Short exercise: Take the data below and copy exactly the lines starting at the one with "corners = np.array([vert.co[:]" and finishing at the one with "obj.matrix_parent_inverse = Matrix.Identity(4)", both included.

Raw data:
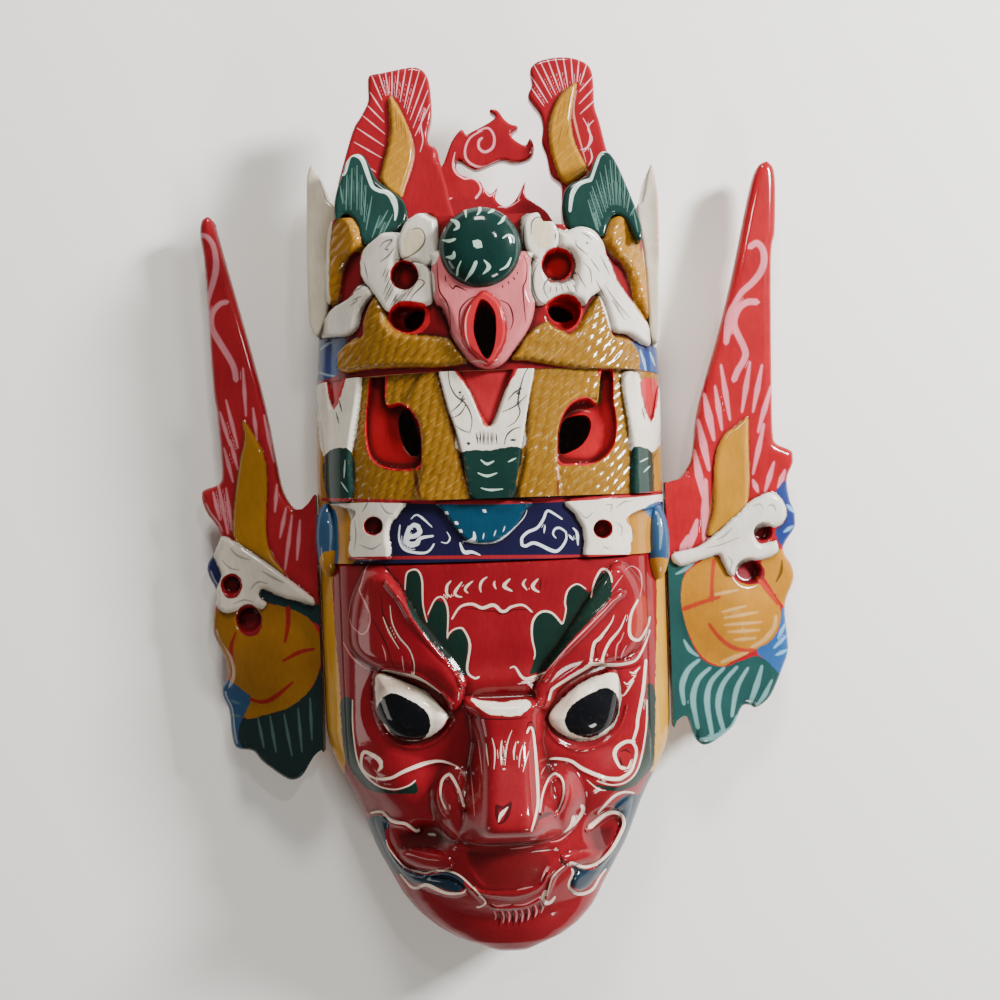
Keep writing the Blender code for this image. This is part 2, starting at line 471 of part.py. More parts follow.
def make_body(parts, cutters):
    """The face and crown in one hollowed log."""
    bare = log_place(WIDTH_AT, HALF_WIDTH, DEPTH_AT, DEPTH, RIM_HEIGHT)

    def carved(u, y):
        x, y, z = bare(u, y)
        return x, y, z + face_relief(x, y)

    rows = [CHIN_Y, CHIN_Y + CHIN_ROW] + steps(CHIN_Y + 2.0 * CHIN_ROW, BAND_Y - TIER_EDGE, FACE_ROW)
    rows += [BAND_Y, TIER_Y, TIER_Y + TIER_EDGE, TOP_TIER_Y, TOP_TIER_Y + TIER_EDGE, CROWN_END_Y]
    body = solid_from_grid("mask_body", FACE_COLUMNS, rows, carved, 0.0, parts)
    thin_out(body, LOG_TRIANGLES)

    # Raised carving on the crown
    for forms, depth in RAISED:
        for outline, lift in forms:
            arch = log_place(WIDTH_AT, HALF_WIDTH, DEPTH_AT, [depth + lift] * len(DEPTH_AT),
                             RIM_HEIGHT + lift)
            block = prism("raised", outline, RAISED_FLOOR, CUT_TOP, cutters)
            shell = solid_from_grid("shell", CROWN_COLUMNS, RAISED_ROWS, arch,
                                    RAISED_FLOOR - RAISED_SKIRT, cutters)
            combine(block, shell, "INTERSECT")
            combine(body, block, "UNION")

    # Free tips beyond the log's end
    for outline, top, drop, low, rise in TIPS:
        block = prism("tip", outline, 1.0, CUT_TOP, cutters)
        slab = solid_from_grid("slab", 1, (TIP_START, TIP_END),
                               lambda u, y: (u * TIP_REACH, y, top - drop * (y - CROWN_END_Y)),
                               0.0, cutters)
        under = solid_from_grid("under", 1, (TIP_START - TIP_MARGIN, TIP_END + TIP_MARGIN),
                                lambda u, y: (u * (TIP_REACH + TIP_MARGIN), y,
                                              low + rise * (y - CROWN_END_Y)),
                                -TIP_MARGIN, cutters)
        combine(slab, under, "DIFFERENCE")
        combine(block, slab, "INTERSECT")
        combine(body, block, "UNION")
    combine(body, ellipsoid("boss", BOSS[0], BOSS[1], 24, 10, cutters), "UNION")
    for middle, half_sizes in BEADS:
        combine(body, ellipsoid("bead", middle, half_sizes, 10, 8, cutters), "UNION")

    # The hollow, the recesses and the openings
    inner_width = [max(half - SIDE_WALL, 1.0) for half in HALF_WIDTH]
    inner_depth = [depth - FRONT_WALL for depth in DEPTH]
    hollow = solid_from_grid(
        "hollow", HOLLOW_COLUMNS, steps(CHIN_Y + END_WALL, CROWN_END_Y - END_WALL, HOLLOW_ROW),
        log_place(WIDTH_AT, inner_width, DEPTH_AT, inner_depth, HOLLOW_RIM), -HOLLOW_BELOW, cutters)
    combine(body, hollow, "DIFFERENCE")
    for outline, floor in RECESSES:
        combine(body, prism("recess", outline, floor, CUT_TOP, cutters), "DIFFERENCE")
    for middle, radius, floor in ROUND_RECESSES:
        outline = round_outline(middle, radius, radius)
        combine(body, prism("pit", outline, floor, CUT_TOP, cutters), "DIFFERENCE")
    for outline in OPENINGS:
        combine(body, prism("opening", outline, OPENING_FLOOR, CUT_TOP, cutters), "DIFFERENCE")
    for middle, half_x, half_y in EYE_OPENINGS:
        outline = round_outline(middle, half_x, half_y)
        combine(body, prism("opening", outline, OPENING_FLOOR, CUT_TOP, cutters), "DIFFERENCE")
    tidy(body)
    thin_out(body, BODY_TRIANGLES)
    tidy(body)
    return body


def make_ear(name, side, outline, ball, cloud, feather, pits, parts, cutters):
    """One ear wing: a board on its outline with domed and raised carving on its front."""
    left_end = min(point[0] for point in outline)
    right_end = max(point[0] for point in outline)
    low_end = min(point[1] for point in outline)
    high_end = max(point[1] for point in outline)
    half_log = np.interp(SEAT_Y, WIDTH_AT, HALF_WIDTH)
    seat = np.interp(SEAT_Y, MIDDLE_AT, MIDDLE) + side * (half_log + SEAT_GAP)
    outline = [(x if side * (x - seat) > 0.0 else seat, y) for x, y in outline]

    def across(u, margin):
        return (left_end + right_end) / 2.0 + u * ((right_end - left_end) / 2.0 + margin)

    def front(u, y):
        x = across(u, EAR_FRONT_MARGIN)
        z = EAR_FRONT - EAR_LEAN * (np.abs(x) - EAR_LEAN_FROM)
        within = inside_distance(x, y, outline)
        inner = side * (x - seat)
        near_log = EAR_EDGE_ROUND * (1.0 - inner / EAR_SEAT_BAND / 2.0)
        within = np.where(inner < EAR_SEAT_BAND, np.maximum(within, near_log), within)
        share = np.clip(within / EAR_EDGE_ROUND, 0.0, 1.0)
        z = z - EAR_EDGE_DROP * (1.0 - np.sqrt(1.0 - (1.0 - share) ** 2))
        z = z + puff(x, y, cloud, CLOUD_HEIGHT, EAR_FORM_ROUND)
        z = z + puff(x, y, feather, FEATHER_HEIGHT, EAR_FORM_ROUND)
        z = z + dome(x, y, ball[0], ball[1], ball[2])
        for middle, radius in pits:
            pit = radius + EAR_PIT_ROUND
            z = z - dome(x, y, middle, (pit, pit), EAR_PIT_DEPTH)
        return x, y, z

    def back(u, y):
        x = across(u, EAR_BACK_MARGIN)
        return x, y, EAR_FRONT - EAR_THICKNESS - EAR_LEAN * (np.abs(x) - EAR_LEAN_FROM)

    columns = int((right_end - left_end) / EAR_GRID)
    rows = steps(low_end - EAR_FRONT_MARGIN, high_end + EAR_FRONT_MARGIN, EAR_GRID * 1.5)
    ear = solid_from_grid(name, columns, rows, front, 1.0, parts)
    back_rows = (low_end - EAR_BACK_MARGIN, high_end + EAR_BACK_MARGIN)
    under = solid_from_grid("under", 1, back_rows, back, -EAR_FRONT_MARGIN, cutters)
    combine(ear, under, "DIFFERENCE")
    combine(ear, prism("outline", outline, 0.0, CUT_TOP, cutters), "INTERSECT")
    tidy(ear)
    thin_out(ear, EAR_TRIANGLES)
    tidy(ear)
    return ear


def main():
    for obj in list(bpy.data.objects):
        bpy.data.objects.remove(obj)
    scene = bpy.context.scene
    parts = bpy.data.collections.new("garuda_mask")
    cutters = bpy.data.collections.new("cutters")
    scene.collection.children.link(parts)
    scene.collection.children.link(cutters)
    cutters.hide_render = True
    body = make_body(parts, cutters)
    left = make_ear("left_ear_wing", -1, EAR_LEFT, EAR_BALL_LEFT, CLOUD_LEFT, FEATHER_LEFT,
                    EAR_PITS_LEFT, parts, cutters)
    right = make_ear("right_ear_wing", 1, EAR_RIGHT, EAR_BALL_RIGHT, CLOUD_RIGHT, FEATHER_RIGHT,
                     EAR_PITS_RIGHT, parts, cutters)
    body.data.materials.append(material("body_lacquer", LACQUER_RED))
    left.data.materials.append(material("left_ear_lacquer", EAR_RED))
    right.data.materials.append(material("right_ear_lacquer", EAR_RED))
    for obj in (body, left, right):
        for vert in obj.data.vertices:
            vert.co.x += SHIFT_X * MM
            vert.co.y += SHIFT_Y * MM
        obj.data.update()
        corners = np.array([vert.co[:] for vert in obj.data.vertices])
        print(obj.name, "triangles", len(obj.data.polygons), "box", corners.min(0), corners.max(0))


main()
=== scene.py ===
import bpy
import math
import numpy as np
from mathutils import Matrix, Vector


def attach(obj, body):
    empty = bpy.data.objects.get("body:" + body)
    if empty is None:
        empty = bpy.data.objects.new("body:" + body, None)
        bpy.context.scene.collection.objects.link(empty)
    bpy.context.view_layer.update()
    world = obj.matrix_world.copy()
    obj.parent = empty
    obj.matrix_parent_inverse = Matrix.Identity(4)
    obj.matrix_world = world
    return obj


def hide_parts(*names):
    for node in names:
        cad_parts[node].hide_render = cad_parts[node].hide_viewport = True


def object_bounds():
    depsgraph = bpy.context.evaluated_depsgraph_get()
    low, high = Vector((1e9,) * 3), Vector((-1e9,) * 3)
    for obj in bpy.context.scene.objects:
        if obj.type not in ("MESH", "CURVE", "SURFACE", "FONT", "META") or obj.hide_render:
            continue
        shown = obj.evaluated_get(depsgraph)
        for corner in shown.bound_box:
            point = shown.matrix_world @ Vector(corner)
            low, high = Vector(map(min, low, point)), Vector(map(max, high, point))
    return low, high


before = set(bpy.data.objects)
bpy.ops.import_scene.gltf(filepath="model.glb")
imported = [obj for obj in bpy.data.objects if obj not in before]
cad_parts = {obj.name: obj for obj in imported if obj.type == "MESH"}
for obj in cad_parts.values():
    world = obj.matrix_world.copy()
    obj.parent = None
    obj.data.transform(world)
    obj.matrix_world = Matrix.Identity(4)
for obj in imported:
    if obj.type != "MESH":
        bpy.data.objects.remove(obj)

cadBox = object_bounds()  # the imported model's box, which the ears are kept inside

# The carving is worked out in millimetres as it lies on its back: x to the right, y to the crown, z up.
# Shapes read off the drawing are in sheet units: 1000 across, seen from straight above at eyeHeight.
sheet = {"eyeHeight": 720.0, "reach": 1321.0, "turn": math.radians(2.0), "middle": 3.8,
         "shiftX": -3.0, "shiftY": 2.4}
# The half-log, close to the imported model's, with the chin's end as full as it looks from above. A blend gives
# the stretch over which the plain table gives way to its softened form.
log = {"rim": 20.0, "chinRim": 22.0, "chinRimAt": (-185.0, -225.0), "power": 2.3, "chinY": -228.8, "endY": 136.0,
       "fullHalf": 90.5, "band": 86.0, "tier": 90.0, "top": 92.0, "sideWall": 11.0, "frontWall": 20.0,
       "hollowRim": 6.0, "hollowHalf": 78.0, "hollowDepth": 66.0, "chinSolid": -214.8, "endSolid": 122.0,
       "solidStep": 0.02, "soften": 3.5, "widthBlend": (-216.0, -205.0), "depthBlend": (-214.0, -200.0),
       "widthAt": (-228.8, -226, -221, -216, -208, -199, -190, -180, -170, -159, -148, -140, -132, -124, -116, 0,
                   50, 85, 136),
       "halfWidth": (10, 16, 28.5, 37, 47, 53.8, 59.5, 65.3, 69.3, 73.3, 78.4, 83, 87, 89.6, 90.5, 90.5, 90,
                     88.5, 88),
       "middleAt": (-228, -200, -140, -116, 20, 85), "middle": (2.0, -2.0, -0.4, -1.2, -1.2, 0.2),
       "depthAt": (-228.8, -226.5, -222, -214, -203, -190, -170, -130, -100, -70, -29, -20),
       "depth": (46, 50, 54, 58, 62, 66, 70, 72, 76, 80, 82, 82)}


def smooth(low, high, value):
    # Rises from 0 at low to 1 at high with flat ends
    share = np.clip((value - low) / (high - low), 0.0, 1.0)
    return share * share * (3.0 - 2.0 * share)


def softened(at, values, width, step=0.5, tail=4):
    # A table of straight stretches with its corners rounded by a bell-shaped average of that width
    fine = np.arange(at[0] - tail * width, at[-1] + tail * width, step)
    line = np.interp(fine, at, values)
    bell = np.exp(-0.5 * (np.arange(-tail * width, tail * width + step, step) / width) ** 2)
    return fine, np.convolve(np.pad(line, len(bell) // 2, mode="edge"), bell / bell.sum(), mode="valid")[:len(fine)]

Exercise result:
        corners = np.array([vert.co[:] for vert in obj.data.vertices])
        print(obj.name, "triangles", len(obj.data.polygons), "box", corners.min(0), corners.max(0))


main()
=== scene.py ===
import bpy
import math
import numpy as np
from mathutils import Matrix, Vector


def attach(obj, body):
    empty = bpy.data.objects.get("body:" + body)
    if empty is None:
        empty = bpy.data.objects.new("body:" + body, None)
        bpy.context.scene.collection.objects.link(empty)
    bpy.context.view_layer.update()
    world = obj.matrix_world.copy()
    obj.parent = empty
    obj.matrix_parent_inverse = Matrix.Identity(4)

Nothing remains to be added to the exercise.